====== Dataset records ======

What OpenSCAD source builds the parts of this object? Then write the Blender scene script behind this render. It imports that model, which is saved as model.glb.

======
====== Dataset records ======

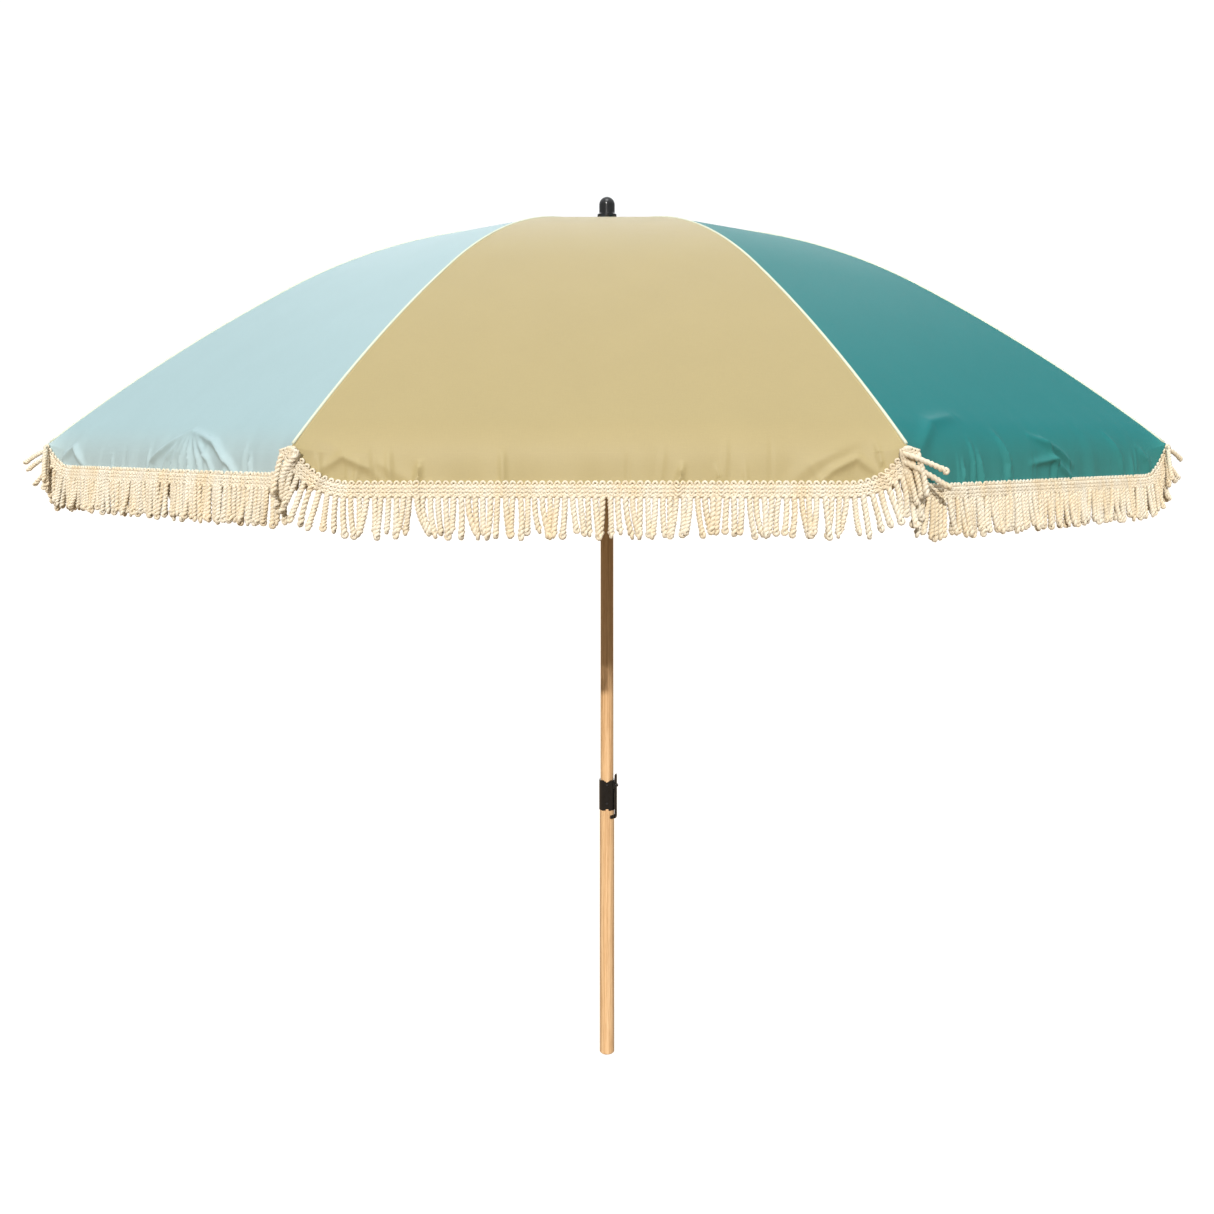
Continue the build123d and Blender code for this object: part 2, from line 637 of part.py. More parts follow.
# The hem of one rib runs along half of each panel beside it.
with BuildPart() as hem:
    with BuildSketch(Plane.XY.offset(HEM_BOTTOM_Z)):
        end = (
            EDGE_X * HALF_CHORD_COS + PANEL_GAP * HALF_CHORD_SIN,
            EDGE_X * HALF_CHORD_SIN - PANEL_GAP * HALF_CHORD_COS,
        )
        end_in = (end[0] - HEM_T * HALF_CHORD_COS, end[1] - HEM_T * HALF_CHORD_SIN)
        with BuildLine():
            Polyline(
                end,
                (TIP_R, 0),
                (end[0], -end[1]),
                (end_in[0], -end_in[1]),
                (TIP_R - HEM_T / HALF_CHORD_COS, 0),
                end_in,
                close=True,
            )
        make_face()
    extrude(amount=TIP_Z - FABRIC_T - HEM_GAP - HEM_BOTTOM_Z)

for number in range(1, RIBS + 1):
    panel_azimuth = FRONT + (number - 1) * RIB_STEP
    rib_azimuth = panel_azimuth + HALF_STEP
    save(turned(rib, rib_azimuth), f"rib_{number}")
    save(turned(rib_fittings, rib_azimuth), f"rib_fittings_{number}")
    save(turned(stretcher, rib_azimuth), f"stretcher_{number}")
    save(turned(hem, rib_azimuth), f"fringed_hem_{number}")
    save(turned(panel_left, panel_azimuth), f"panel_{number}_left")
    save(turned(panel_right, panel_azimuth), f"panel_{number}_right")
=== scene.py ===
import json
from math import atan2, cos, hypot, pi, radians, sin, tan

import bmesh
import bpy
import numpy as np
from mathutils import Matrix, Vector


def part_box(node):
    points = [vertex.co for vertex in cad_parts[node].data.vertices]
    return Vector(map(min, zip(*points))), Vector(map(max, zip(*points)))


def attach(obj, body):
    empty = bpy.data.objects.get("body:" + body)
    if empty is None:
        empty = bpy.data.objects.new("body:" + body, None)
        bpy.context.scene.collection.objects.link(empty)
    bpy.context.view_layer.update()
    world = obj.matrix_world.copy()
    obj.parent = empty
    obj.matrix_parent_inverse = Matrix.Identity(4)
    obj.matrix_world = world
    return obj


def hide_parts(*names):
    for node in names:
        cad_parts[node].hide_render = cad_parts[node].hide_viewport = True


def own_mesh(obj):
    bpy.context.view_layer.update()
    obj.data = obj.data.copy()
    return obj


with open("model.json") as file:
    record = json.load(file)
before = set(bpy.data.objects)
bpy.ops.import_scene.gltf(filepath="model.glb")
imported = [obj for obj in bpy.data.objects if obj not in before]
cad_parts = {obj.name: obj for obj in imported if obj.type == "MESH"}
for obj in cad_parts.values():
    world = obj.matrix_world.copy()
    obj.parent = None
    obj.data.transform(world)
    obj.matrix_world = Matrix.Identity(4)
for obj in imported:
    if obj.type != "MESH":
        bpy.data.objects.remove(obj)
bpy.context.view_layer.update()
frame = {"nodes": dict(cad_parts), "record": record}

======

Required work = Transcribe, exactly and without additions, the lines of the records above, beginning with the line that contains "for number in" and ending with the line that contains "obj.parent = empty", both included.

Worked solution =
for number in range(1, RIBS + 1):
    panel_azimuth = FRONT + (number - 1) * RIB_STEP
    rib_azimuth = panel_azimuth + HALF_STEP
    save(turned(rib, rib_azimuth), f"rib_{number}")
    save(turned(rib_fittings, rib_azimuth), f"rib_fittings_{number}")
    save(turned(stretcher, rib_azimuth), f"stretcher_{number}")
    save(turned(hem, rib_azimuth), f"fringed_hem_{number}")
    save(turned(panel_left, panel_azimuth), f"panel_{number}_left")
    save(turned(panel_right, panel_azimuth), f"panel_{number}_right")
=== scene.py ===
import json
from math import atan2, cos, hypot, pi, radians, sin, tan

import bmesh
import bpy
import numpy as np
from mathutils import Matrix, Vector


def part_box(node):
    points = [vertex.co for vertex in cad_parts[node].data.vertices]
    return Vector(map(min, zip(*points))), Vector(map(max, zip(*points)))


def attach(obj, body):
    empty = bpy.data.objects.get("body:" + body)
    if empty is None:
        empty = bpy.data.objects.new("body:" + body, None)
        bpy.context.scene.collection.objects.link(empty)
    bpy.context.view_layer.update()
    world = obj.matrix_world.copy()
    obj.parent = empty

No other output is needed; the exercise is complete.